Northern Lakes College
- Former name: Alberta Vocational College Lesser Slave Lake
- Type: Public comprehensive community college
- Established: 25 August 1999
- Affiliations: CICan, CCAA, AACTI, Alberta-North
- President: Glenn Mitchell
- Administrative staff: 275 in 2003
- Students: 1,846 (2023-24 fulltime equivalent)
- Undergraduates: 1,864 full time and part time credit students and 3,341 non credit students.
- Postgraduates: not available
- Other students: vocational
- Location: Slave Lake, Alberta, Canada 55°16′28″N 114°46′38″W﻿ / ﻿55.27454°N 114.77736°W
- Campus: suburban/remote Northern Alberta 25 campuses include Slave Lake and Grouard;
- Website: Northern Lakes College

= Northern Lakes College =

Community college in Alberta, Canada

Northern Lakes College is a publicly funded comprehensive community college in northern Alberta, Canada.

Administrative offices are located in Slave Lake and Grouard, Alberta, with a staff of more than 275 working in more than 25 community campuses. The college connects students from throughout the region with the latest in real-time teaching and learning technology to create manageable class cohorts.

The college is a member of the Alberta Rural Development Network.

== Education programs ==
The college offers education and training programs that include: trades and apprenticeship, career education, university studies and work force development.
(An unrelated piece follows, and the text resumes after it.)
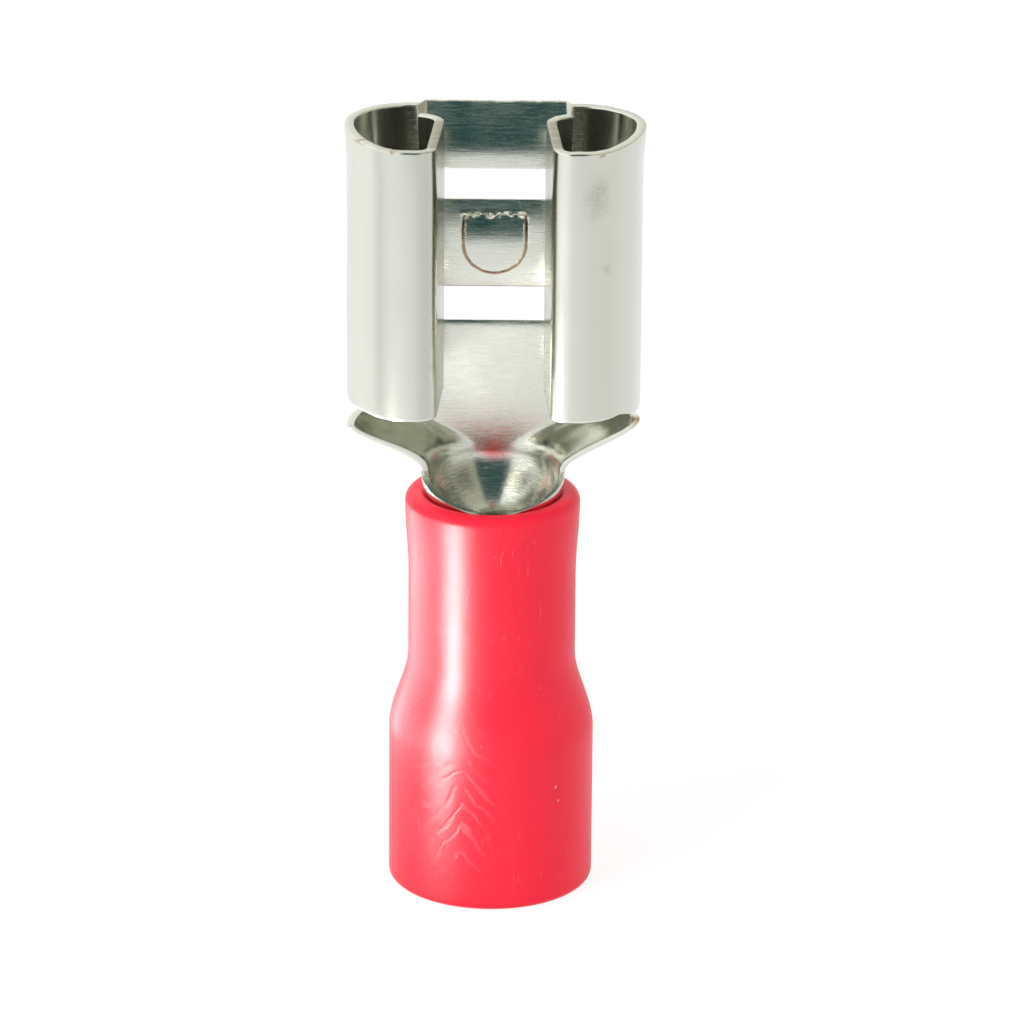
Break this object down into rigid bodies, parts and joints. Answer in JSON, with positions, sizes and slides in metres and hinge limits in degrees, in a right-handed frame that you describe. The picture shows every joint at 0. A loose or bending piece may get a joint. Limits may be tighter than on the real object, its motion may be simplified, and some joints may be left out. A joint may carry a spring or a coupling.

Career choices include the following:
- Business Administration
- Community Liaison
- Forestry
- Health Care
- Office Administration
- Paramedicine
- Petroleum
- Power Engineering
- Practical Nurse
- Production Field Operations
- Rehabilitation Therapy
- Social Work
- Teaching

== Locations ==
The following communities are served by Northern Lakes College:

- Athabasca
- Atikameg
- Barrhead
- Cadotte Lake
- Calling Lake
- Driftpile
- East Prairie
- Fairview
- Flatbush
- Fort Vermilion
- Fox Creek, Alberta

- Gift Lake
- Grande Prairie
- Grouard
- High Level
- High Prairie
- La Crete
- Manning
- Marten Lakes
- Paddle Prairie

- Peace River
- Peavine
- Peerless Lake
- Slave Lake
- Wabasca
- Swan Hills
- Trout Lake
- Valleyview

==History==
In 1970 and 1971, in Grouard, Alberta, First Nations students received adult education basic training to prepare to become instructors in Community Vocational Centres (CVC's) area.

In 1988 the Alberta Vocational Centre in Grouard amalgamated with a network of 26 community vocational centres for First Nations students in northern Alberta to form the Alberta Vocational College. The governance of the converted into a college governed by a public board from a provincially administered school on September 1, 1997.

The current name, Northern Lakes College, replaced the name Alberta Vocational College on August 25, 1999.